Monday, November 17, 2025

The 'Subject Teacher'

For someone who went to university with the intention of becoming a secondary school teacher I chose a couple of dumb subjects to major on - Geology and Political Institutions.  I chose them because, when I had to make a decision at the end of the first year of a four year course, they interested me, and from that standpoint they were a huge success.

When it came to teaching I therefore had to chose other subjects from my chequered school and university careers, with the result that I mainly taught Maths, not because I was any good at it - I had hated it at A level - but because that was one subject where most schools were short of specialist teachers. In some ways, I think that teaching a subject which I too had not enjoyed made me empathise with, and adapt my teaching to the general dislike of the subject amongst pupils.

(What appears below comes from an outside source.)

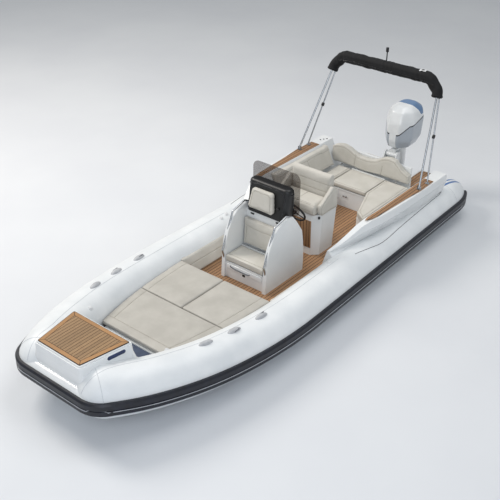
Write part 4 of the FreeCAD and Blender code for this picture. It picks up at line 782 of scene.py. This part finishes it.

The experience enabled me to find the courage to risk teaching in a succession of subjects about which I knew less and less. Most timetablers thought geology was close enough to geography, so I taught that, and then I branched out into history, environmental studies, English, and religious education, information technology, physics and French, 

I had to work hard to keep myself ahead of my pupils as I worked my way into each new subject. In one or two instances my pupils overtook me. This was certainly true of computer studies, introduced in a hurry when computers became available in sufficient numbers to teach a whole class. I recall two students who were miles ahead of me, who later set up their own consultancy business.

My only worry is that my lack of detailed subject knowledge in so many subjects did my pupils harm.